§ **Set task**: Print each line of the listing once more, precisely as given.

§ **Data segment**:
-=-=-
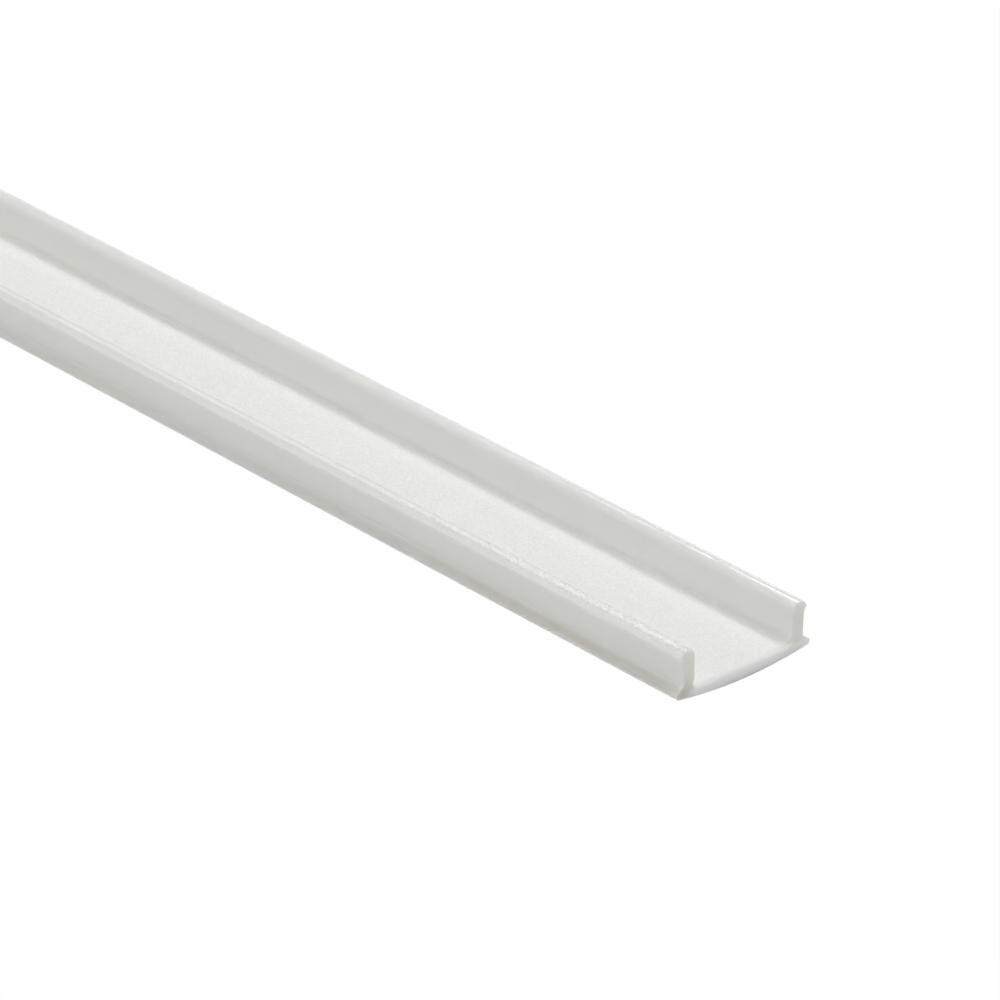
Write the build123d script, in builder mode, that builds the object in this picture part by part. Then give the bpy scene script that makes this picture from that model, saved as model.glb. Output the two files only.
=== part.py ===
from build123d import *

import os
from math import atan2, degrees, radians, sqrt, tan

# Clip-in diffuser cover for an LED strip channel: one extrusion of opal plastic.
# It lies on its convex light-emitting face with its two clip legs up.
# Millimetres. X runs along the extrusion, Y across it and Z up.
# The origin is mid-length, on the lowest line of the convex face.

# The extrusion as a whole
cover_length = 500.0
cover_width = 15.0
overall_height = 5.00

# The light-emitting web: a convex face below, a flat floor above
face_radius = 45.7
web_thickness = 1.30

# The side lips, which cover the edges of the channel that the legs clip into.
# Each has a blunt upright edge and a bevel that climbs from the edge to the leg.
lip_reach = 0.80
lip_edge_flat = 0.19
lip_bevel_angle = 36.5

# The clip legs, with upright inner faces and outer faces that lean out a little
leg_root_thickness = 1.18
leg_lean_angle = 2.2

# The hook along each leg's outer face, and the lead-in slope from its tip up to the leg's top.
# The top's land is the narrow flat between its outer corner and the round-over to the inner face.
hook_reach = 0.315
hook_underside_angle = 50.0
lead_in_rise = 0.66
lead_in_angle = 55.0
leg_top_land = 0.05

# Corner radii of the extrusion die
lip_lower_radius = 0.25
lip_upper_radius = 0.10
lip_root_radius = 0.12
hook_foot_radius = 0.55
hook_tip_radius = 0.10
leg_top_outer_radius = 0.45
leg_inner_root_radius = 0.30


def lip_lower_centre():
    """Centre of the right lip's lower rounding, which touches the convex face from inside."""
    across = cover_width / 2 - lip_lower_radius
    height = face_radius - sqrt((face_radius - lip_lower_radius) ** 2 - across**2)
    return across, height


def leg_corners():
    """Corners of the right lip and leg before they are rounded, from the lip's edge to the web's middle."""
    edge_across = cover_width / 2
    edge_foot_height = lip_lower_centre()[1]
    upper_rounding = lip_upper_radius * tan(radians(90 - lip_bevel_angle) / 2)
    edge_height = edge_foot_height + lip_edge_flat + upper_rounding

    root_across = edge_across - lip_reach
    root_height = edge_height + lip_reach * tan(radians(lip_bevel_angle))
    inner_face = root_across - leg_root_thickness

    def outer_face(height):
        return root_across + (height - root_height) * tan(radians(leg_lean_angle))

    hook_tip_height = overall_height - lead_in_rise
    hook_tip = (outer_face(hook_tip_height) + hook_reach, hook_tip_height)
    hook_foot_height = hook_tip_height - hook_reach * tan(radians(hook_underside_angle))
    lead_in_run = lead_in_rise / tan(radians(lead_in_angle))

    return [
        (edge_across, edge_foot_height),
        (edge_across, edge_height),
        (root_across, root_height),
        (outer_face(hook_foot_height), hook_foot_height),
        hook_tip,
        (hook_tip[0] - lead_in_run, overall_height),
        (inner_face, overall_height),
        (inner_face, web_thickness),
        (0, web_thickness),
    ]


def leg_top_inner_radius():
    """Radius of the round-over from the leg's top to its inner face, which leaves only the land flat."""
    top_outer, top_inner = leg_corners()[5:7]
    outer_rounding = leg_top_outer_radius * tan(radians(lead_in_angle / 2))
    return top_outer[0] - outer_rounding - leg_top_land - top_inner[0]


# The diffuser cover: its section, drawn as the right half and mirrored, run along the length
with BuildPart() as diffuser_cover:
    with BuildSketch(Plane.YZ.offset(-cover_length / 2)) as section:
        with BuildLine() as outline:
            lower = lip_lower_centre()
            touch_angle = degrees(atan2(lower[1] - face_radius, lower[0]))
            convex_face = CenterArc((0, face_radius), face_radius, -90, touch_angle + 90)
            lip_lower = CenterArc(lower, lip_lower_radius, touch_angle, -touch_angle)
            leg = FilletPolyline(
                leg_corners(),
                radius=[
                    lip_upper_radius,
                    lip_root_radius,
                    hook_foot_radius,
                    hook_tip_radius,
                    leg_top_outer_radius,
                    leg_top_inner_radius(),
                    leg_inner_root_radius,
                ],
            )
            mirror(about=Plane.YZ)
        make_face()
    extrude(amount=cover_length)

diffuser_cover.part.label = "diffuser_cover"
os.makedirs("parts", exist_ok=True)
export_step(diffuser_cover.part, "parts/diffuser_cover.step")
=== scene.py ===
from math import acos, atan2, cos, hypot, pi, radians, sin, sqrt, tan

import bmesh
import bpy
from bpy.props import FloatProperty, FloatVectorProperty, PointerProperty
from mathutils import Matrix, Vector
from mathutils.geometry import tessellate_polygon


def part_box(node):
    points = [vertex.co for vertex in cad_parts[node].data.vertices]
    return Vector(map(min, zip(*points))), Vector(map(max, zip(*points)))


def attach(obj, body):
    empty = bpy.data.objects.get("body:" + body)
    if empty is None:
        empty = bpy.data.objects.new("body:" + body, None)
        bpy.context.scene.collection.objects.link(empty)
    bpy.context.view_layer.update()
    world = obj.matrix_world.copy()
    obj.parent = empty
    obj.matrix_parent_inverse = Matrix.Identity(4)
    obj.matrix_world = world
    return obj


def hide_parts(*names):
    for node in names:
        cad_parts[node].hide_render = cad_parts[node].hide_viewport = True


bl_info = {
    "name": "Opal Diffuser Cover",
    "version": (1, 0, 0),
    "blender": (4, 5, 0),
    "location": "View3D > Sidebar > Diffuser Cover",
    "description": "Makes the clip-in opal cover of an LED strip channel and sets it on a pale floor",
    "category": "Object",
}

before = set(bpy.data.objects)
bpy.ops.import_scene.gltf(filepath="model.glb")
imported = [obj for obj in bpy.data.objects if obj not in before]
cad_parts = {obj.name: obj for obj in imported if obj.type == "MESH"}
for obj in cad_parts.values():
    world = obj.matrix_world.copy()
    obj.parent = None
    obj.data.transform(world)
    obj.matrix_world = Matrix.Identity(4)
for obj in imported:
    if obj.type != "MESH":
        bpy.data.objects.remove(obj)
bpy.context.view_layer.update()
solid_low, solid_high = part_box("diffuser_cover")
solid_size = solid_high - solid_low

MM = 0.001


def linear(hex_colour):
    """Linear RGB of an sRGB hex value."""
    parts = [int(hex_colour[i : i + 2], 16) / 255 for i in (1, 3, 5)]
    return tuple(c / 12.92 if c <= 0.04045 else ((c + 0.055) / 1.055) ** 2.4 for c in parts)


def length(name, description, default, least=0.0):
    """A length property, in metres."""
    return FloatProperty(name=name, description=description, default=default, min=least, unit="LENGTH", precision=6)


def angle(name, description, default):
    """An angle property, whose default is given in degrees."""
    return FloatProperty(name=name, description=description, default=radians(default), subtype="ANGLE")


def colour(name, description, default):
    """A colour property, whose default is given as sRGB hex."""
    return FloatVectorProperty(
        name=name, description=description, default=linear(default), size=3, min=0, max=1, subtype="COLOR"
    )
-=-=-
§ **Final result**:
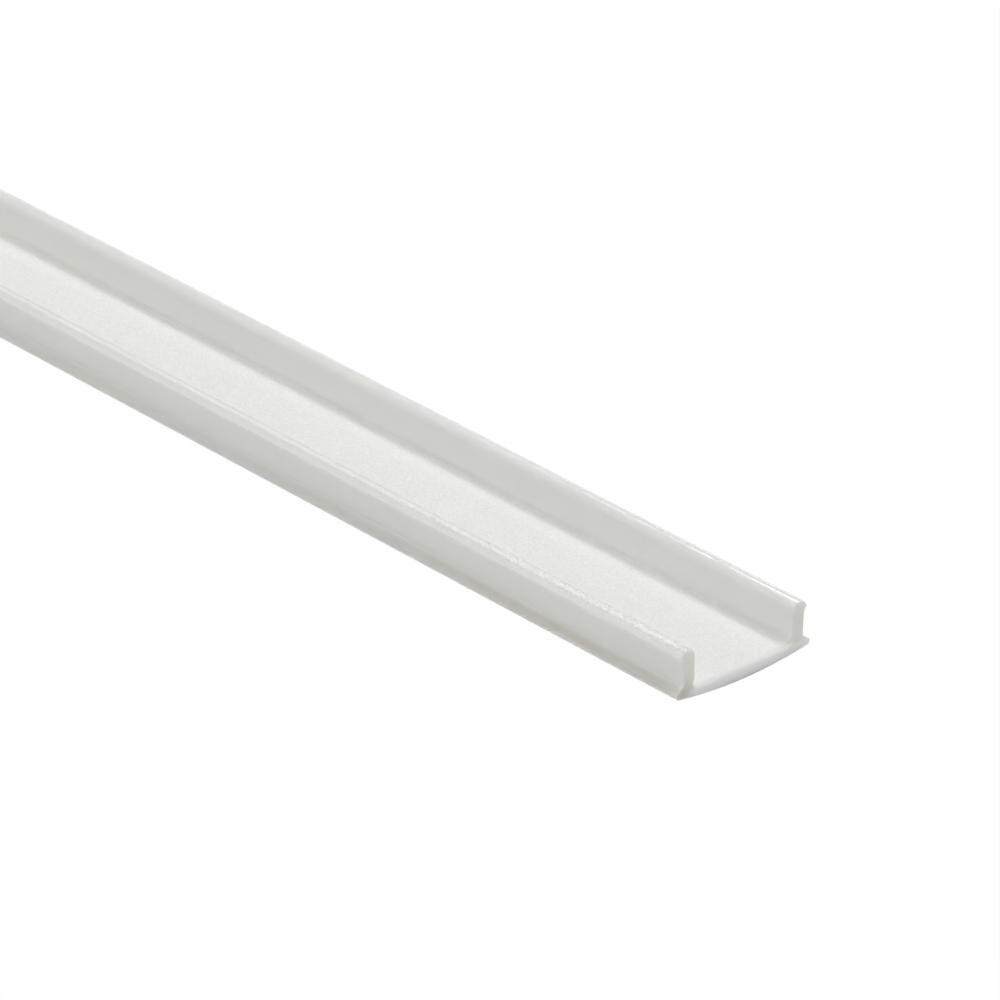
Write the build123d script, in builder mode, that builds the object in this picture part by part. Then give the bpy scene script that makes this picture from that model, saved as model.glb. Output the two files only.
=== part.py ===
from build123d import *

import os
from math import atan2, degrees, radians, sqrt, tan

# Clip-in diffuser cover for an LED strip channel: one extrusion of opal plastic.
# It lies on its convex light-emitting face with its two clip legs up.
# Millimetres. X runs along the extrusion, Y across it and Z up.
# The origin is mid-length, on the lowest line of the convex face.

# The extrusion as a whole
cover_length = 500.0
cover_width = 15.0
overall_height = 5.00

# The light-emitting web: a convex face below, a flat floor above
face_radius = 45.7
web_thickness = 1.30

# The side lips, which cover the edges of the channel that the legs clip into.
# Each has a blunt upright edge and a bevel that climbs from the edge to the leg.
lip_reach = 0.80
lip_edge_flat = 0.19
lip_bevel_angle = 36.5

# The clip legs, with upright inner faces and outer faces that lean out a little
leg_root_thickness = 1.18
leg_lean_angle = 2.2

# The hook along each leg's outer face, and the lead-in slope from its tip up to the leg's top.
# The top's land is the narrow flat between its outer corner and the round-over to the inner face.
hook_reach = 0.315
hook_underside_angle = 50.0
lead_in_rise = 0.66
lead_in_angle = 55.0
leg_top_land = 0.05

# Corner radii of the extrusion die
lip_lower_radius = 0.25
lip_upper_radius = 0.10
lip_root_radius = 0.12
hook_foot_radius = 0.55
hook_tip_radius = 0.10
leg_top_outer_radius = 0.45
leg_inner_root_radius = 0.30


def lip_lower_centre():
    """Centre of the right lip's lower rounding, which touches the convex face from inside."""
    across = cover_width / 2 - lip_lower_radius
    height = face_radius - sqrt((face_radius - lip_lower_radius) ** 2 - across**2)
    return across, height


def leg_corners():
    """Corners of the right lip and leg before they are rounded, from the lip's edge to the web's middle."""
    edge_across = cover_width / 2
    edge_foot_height = lip_lower_centre()[1]
    upper_rounding = lip_upper_radius * tan(radians(90 - lip_bevel_angle) / 2)
    edge_height = edge_foot_height + lip_edge_flat + upper_rounding

    root_across = edge_across - lip_reach
    root_height = edge_height + lip_reach * tan(radians(lip_bevel_angle))
    inner_face = root_across - leg_root_thickness

    def outer_face(height):
        return root_across + (height - root_height) * tan(radians(leg_lean_angle))

    hook_tip_height = overall_height - lead_in_rise
    hook_tip = (outer_face(hook_tip_height) + hook_reach, hook_tip_height)
    hook_foot_height = hook_tip_height - hook_reach * tan(radians(hook_underside_angle))
    lead_in_run = lead_in_rise / tan(radians(lead_in_angle))

    return [
        (edge_across, edge_foot_height),
        (edge_across, edge_height),
        (root_across, root_height),
        (outer_face(hook_foot_height), hook_foot_height),
        hook_tip,
        (hook_tip[0] - lead_in_run, overall_height),
        (inner_face, overall_height),
        (inner_face, web_thickness),
        (0, web_thickness),
    ]


def leg_top_inner_radius():
    """Radius of the round-over from the leg's top to its inner face, which leaves only the land flat."""
    top_outer, top_inner = leg_corners()[5:7]
    outer_rounding = leg_top_outer_radius * tan(radians(lead_in_angle / 2))
    return top_outer[0] - outer_rounding - leg_top_land - top_inner[0]


# The diffuser cover: its section, drawn as the right half and mirrored, run along the length
with BuildPart() as diffuser_cover:
    with BuildSketch(Plane.YZ.offset(-cover_length / 2)) as section:
        with BuildLine() as outline:
            lower = lip_lower_centre()
            touch_angle = degrees(atan2(lower[1] - face_radius, lower[0]))
            convex_face = CenterArc((0, face_radius), face_radius, -90, touch_angle + 90)
            lip_lower = CenterArc(lower, lip_lower_radius, touch_angle, -touch_angle)
            leg = FilletPolyline(
                leg_corners(),
                radius=[
                    lip_upper_radius,
                    lip_root_radius,
                    hook_foot_radius,
                    hook_tip_radius,
                    leg_top_outer_radius,
                    leg_top_inner_radius(),
                    leg_inner_root_radius,
                ],
            )
            mirror(about=Plane.YZ)
        make_face()
    extrude(amount=cover_length)

diffuser_cover.part.label = "diffuser_cover"
os.makedirs("parts", exist_ok=True)
export_step(diffuser_cover.part, "parts/diffuser_cover.step")
=== scene.py ===
from math import acos, atan2, cos, hypot, pi, radians, sin, sqrt, tan

import bmesh
import bpy
from bpy.props import FloatProperty, FloatVectorProperty, PointerProperty
from mathutils import Matrix, Vector
from mathutils.geometry import tessellate_polygon


def part_box(node):
    points = [vertex.co for vertex in cad_parts[node].data.vertices]
    return Vector(map(min, zip(*points))), Vector(map(max, zip(*points)))


def attach(obj, body):
    empty = bpy.data.objects.get("body:" + body)
    if empty is None:
        empty = bpy.data.objects.new("body:" + body, None)
        bpy.context.scene.collection.objects.link(empty)
    bpy.context.view_layer.update()
    world = obj.matrix_world.copy()
    obj.parent = empty
    obj.matrix_parent_inverse = Matrix.Identity(4)
    obj.matrix_world = world
    return obj


def hide_parts(*names):
    for node in names:
        cad_parts[node].hide_render = cad_parts[node].hide_viewport = True


bl_info = {
    "name": "Opal Diffuser Cover",
    "version": (1, 0, 0),
    "blender": (4, 5, 0),
    "location": "View3D > Sidebar > Diffuser Cover",
    "description": "Makes the clip-in opal cover of an LED strip channel and sets it on a pale floor",
    "category": "Object",
}

before = set(bpy.data.objects)
bpy.ops.import_scene.gltf(filepath="model.glb")
imported = [obj for obj in bpy.data.objects if obj not in before]
cad_parts = {obj.name: obj for obj in imported if obj.type == "MESH"}
for obj in cad_parts.values():
    world = obj.matrix_world.copy()
    obj.parent = None
    obj.data.transform(world)
    obj.matrix_world = Matrix.Identity(4)
for obj in imported:
    if obj.type != "MESH":
        bpy.data.objects.remove(obj)
bpy.context.view_layer.update()
solid_low, solid_high = part_box("diffuser_cover")
solid_size = solid_high - solid_low

MM = 0.001


def linear(hex_colour):
    """Linear RGB of an sRGB hex value."""
    parts = [int(hex_colour[i : i + 2], 16) / 255 for i in (1, 3, 5)]
    return tuple(c / 12.92 if c <= 0.04045 else ((c + 0.055) / 1.055) ** 2.4 for c in parts)


def length(name, description, default, least=0.0):
    """A length property, in metres."""
    return FloatProperty(name=name, description=description, default=default, min=least, unit="LENGTH", precision=6)


def angle(name, description, default):
    """An angle property, whose default is given in degrees."""
    return FloatProperty(name=name, description=description, default=radians(default), subtype="ANGLE")


def colour(name, description, default):
    """A colour property, whose default is given as sRGB hex."""
    return FloatVectorProperty(
        name=name, description=description, default=linear(default), size=3, min=0, max=1, subtype="COLOR"
    )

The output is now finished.